▶ TASK DIRECTIONS
Set down the material once more, exactly as it appears.

▶ MATERIAL PROVIDED
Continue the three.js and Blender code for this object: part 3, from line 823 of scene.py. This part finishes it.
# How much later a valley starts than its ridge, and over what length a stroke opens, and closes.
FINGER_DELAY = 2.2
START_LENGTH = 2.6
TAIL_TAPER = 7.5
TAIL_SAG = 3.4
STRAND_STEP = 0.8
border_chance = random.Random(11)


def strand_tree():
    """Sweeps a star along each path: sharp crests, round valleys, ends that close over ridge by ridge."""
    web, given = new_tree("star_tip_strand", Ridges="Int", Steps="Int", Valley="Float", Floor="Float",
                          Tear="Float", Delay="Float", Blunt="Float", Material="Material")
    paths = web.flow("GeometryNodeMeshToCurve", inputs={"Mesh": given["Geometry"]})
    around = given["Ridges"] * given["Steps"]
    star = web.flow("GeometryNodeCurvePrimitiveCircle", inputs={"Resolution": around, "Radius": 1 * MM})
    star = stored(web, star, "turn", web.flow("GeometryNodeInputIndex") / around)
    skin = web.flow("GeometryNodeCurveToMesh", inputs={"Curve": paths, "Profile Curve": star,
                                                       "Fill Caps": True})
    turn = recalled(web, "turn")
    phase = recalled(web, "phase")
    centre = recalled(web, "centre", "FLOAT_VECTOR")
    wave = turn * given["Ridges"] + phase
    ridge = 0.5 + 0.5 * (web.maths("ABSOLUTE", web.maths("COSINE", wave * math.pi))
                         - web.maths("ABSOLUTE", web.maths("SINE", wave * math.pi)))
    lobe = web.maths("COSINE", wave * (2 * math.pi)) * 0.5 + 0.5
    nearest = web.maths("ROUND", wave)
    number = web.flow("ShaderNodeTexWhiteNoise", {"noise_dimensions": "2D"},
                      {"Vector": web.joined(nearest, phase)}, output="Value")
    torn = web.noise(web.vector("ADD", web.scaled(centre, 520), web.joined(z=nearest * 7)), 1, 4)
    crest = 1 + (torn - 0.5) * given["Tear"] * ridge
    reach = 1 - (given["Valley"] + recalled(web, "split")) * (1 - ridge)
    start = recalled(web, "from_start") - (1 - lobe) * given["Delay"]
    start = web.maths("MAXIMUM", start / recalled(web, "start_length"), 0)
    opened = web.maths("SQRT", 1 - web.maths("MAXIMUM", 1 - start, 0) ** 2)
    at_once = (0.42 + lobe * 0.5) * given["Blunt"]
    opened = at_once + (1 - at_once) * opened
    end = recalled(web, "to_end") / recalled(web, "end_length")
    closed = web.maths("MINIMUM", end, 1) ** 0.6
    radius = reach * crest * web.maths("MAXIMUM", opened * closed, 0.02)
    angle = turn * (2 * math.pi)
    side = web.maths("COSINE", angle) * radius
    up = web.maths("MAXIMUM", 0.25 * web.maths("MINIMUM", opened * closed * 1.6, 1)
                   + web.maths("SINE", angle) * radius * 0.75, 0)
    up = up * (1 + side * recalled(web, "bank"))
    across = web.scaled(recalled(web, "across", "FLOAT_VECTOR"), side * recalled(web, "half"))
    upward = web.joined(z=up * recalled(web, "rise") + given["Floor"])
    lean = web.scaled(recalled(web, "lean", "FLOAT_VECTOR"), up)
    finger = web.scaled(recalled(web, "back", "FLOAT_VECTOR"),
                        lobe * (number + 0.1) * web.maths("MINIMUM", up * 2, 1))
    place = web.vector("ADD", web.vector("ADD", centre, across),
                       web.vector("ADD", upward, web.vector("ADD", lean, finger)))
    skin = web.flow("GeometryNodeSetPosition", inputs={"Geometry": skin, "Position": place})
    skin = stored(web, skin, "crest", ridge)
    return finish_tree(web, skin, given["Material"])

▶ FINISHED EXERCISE
Continue the three.js and Blender code for this object: part 3, from line 823 of scene.py. This part finishes it.
# How much later a valley starts than its ridge, and over what length a stroke opens, and closes.
FINGER_DELAY = 2.2
START_LENGTH = 2.6
TAIL_TAPER = 7.5
TAIL_SAG = 3.4
STRAND_STEP = 0.8
border_chance = random.Random(11)


def strand_tree():
    """Sweeps a star along each path: sharp crests, round valleys, ends that close over ridge by ridge."""
    web, given = new_tree("star_tip_strand", Ridges="Int", Steps="Int", Valley="Float", Floor="Float",
                          Tear="Float", Delay="Float", Blunt="Float", Material="Material")
    paths = web.flow("GeometryNodeMeshToCurve", inputs={"Mesh": given["Geometry"]})
    around = given["Ridges"] * given["Steps"]
    star = web.flow("GeometryNodeCurvePrimitiveCircle", inputs={"Resolution": around, "Radius": 1 * MM})
    star = stored(web, star, "turn", web.flow("GeometryNodeInputIndex") / around)
    skin = web.flow("GeometryNodeCurveToMesh", inputs={"Curve": paths, "Profile Curve": star,
                                                       "Fill Caps": True})
    turn = recalled(web, "turn")
    phase = recalled(web, "phase")
    centre = recalled(web, "centre", "FLOAT_VECTOR")
    wave = turn * given["Ridges"] + phase
    ridge = 0.5 + 0.5 * (web.maths("ABSOLUTE", web.maths("COSINE", wave * math.pi))
                         - web.maths("ABSOLUTE", web.maths("SINE", wave * math.pi)))
    lobe = web.maths("COSINE", wave * (2 * math.pi)) * 0.5 + 0.5
    nearest = web.maths("ROUND", wave)
    number = web.flow("ShaderNodeTexWhiteNoise", {"noise_dimensions": "2D"},
                      {"Vector": web.joined(nearest, phase)}, output="Value")
    torn = web.noise(web.vector("ADD", web.scaled(centre, 520), web.joined(z=nearest * 7)), 1, 4)
    crest = 1 + (torn - 0.5) * given["Tear"] * ridge
    reach = 1 - (given["Valley"] + recalled(web, "split")) * (1 - ridge)
    start = recalled(web, "from_start") - (1 - lobe) * given["Delay"]
    start = web.maths("MAXIMUM", start / recalled(web, "start_length"), 0)
    opened = web.maths("SQRT", 1 - web.maths("MAXIMUM", 1 - start, 0) ** 2)
    at_once = (0.42 + lobe * 0.5) * given["Blunt"]
    opened = at_once + (1 - at_once) * opened
    end = recalled(web, "to_end") / recalled(web, "end_length")
    closed = web.maths("MINIMUM", end, 1) ** 0.6
    radius = reach * crest * web.maths("MAXIMUM", opened * closed, 0.02)
    angle = turn * (2 * math.pi)
    side = web.maths("COSINE", angle) * radius
    up = web.maths("MAXIMUM", 0.25 * web.maths("MINIMUM", opened * closed * 1.6, 1)
                   + web.maths("SINE", angle) * radius * 0.75, 0)
    up = up * (1 + side * recalled(web, "bank"))
    across = web.scaled(recalled(web, "across", "FLOAT_VECTOR"), side * recalled(web, "half"))
    upward = web.joined(z=up * recalled(web, "rise") + given["Floor"])
    lean = web.scaled(recalled(web, "lean", "FLOAT_VECTOR"), up)
    finger = web.scaled(recalled(web, "back", "FLOAT_VECTOR"),
                        lobe * (number + 0.1) * web.maths("MINIMUM", up * 2, 1))
    place = web.vector("ADD", web.vector("ADD", centre, across),
                       web.vector("ADD", upward, web.vector("ADD", lean, finger)))
    skin = web.flow("GeometryNodeSetPosition", inputs={"Geometry": skin, "Position": place})
    skin = stored(web, skin, "crest", ridge)
    return finish_tree(web, skin, given["Material"])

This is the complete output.